Re: [PATCH] KVM: Drop kvm_vcpu.ready to squash race where "ready" can get stuck "true"

From: Paolo Bonzini

Date: Tue Apr 14 2026 - 12:07:48 EST


On 4/9/26 23:33, Sean Christopherson wrote:
+static inline bool kvm_vcpu_is_runnable_and_scheduled_out(struct kvm_vcpu *vcpu)
+{
+ return READ_ONCE(vcpu->preempted) ||
+ (READ_ONCE(vcpu->scheduled_out) &&
+ READ_ONCE(vcpu->wants_to_run) &&

wants_to_run doesn't seem important here, because blocking will never be set outside KVM_RUN (unlike scheduled_out which can be set within any vcpu_load/vcpu_put pair, if you're unlucky enough).

+ READ_ONCE(vcpu->stat.generic.blocking) &&
+ !kvm_vcpu_is_blocking(vcpu));

If you get here you have done the finish_rcuwait() in kvm_vcpu_block(), meaning that you've been already scheduled in, haven't you?
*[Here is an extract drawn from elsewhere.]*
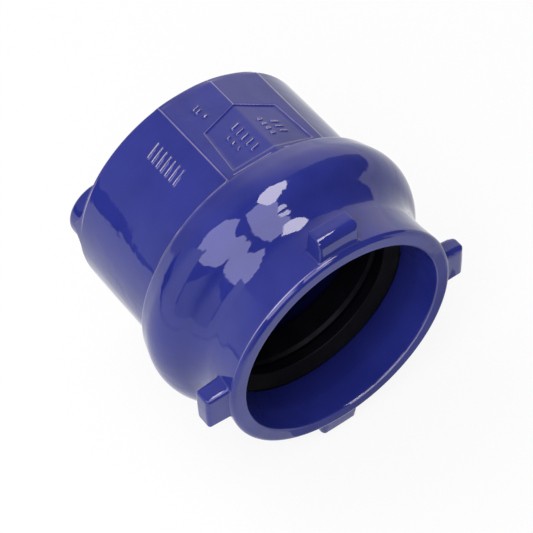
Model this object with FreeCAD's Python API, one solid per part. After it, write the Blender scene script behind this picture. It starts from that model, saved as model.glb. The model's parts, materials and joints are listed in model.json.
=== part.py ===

So, you would need something like this:

static inline bool kvm_vcpu_is_runnable_and_scheduled_out(struct kvm_vcpu *vcpu)
{
if (READ_ONCE(vcpu->preempted))
return true;

if (!READ_ONCE(vcpu->scheduled_out))
return false;
if (!READ_ONCE(vcpu->stat.generic.blocking))
return false;
return rcuwait_was_woken(kvm_arch_vcpu_get_wait(vcpu));
}

// in rcuwait.h
static inline bool rcuwait_was_woken(struct rcuwait *w)
{
guard(rcu)();
struct task_struct *t = rcu_access_pointer(w->task);
return t && !task_is_runnable(t);
}

Paolo

+}
+
#ifdef __KVM_HAVE_ARCH_INTC_INITIALIZED
/*
* returns true if the virtual interrupt controller is initialized and
diff --git a/virt/kvm/kvm_main.c b/virt/kvm/kvm_main.c
index 9faf70ccae7a..9f71e32daac5 100644
--- a/virt/kvm/kvm_main.c
+++ b/virt/kvm/kvm_main.c
@@ -455,7 +455,6 @@ static void kvm_vcpu_init(struct kvm_vcpu *vcpu, struct kvm *kvm, unsigned id)
kvm_vcpu_set_in_spin_loop(vcpu, false);
kvm_vcpu_set_dy_eligible(vcpu, false);
vcpu->preempted = false;
- vcpu->ready = false;
preempt_notifier_init(&vcpu->preempt_notifier, &kvm_preempt_ops);
vcpu->last_used_slot = NULL;
@@ -3803,7 +3802,6 @@ EXPORT_SYMBOL_FOR_KVM_INTERNAL(kvm_vcpu_halt);
bool kvm_vcpu_wake_up(struct kvm_vcpu *vcpu)
{
if (__kvm_vcpu_wake_up(vcpu)) {
- WRITE_ONCE(vcpu->ready, true);
++vcpu->stat.generic.halt_wakeup;
return true;
}
@@ -4008,7 +4006,7 @@ void kvm_vcpu_on_spin(struct kvm_vcpu *me, bool yield_to_kernel_mode)
continue;
vcpu = xa_load(&kvm->vcpu_array, idx);
- if (!READ_ONCE(vcpu->ready))
+ if (!kvm_vcpu_is_runnable_and_scheduled_out(vcpu))
continue;
if (kvm_vcpu_is_blocking(vcpu) && !vcpu_dy_runnable(vcpu))
continue;
@@ -6393,7 +6391,6 @@ static void kvm_sched_in(struct preempt_notifier *pn, int cpu)
struct kvm_vcpu *vcpu = preempt_notifier_to_vcpu(pn);
WRITE_ONCE(vcpu->preempted, false);
- WRITE_ONCE(vcpu->ready, false);
__this_cpu_write(kvm_running_vcpu, vcpu);
kvm_arch_vcpu_load(vcpu, cpu);
@@ -6408,10 +6405,9 @@ static void kvm_sched_out(struct preempt_notifier *pn,
WRITE_ONCE(vcpu->scheduled_out, true);
- if (task_is_runnable(current) && vcpu->wants_to_run) {
+ if (task_is_runnable(current) && vcpu->wants_to_run)
WRITE_ONCE(vcpu->preempted, true);
- WRITE_ONCE(vcpu->ready, true);
- }
+
kvm_arch_vcpu_put(vcpu);
__this_cpu_write(kvm_running_vcpu, NULL);
}

base-commit: b89df297a47e641581ee67793592e5c6ae0428f4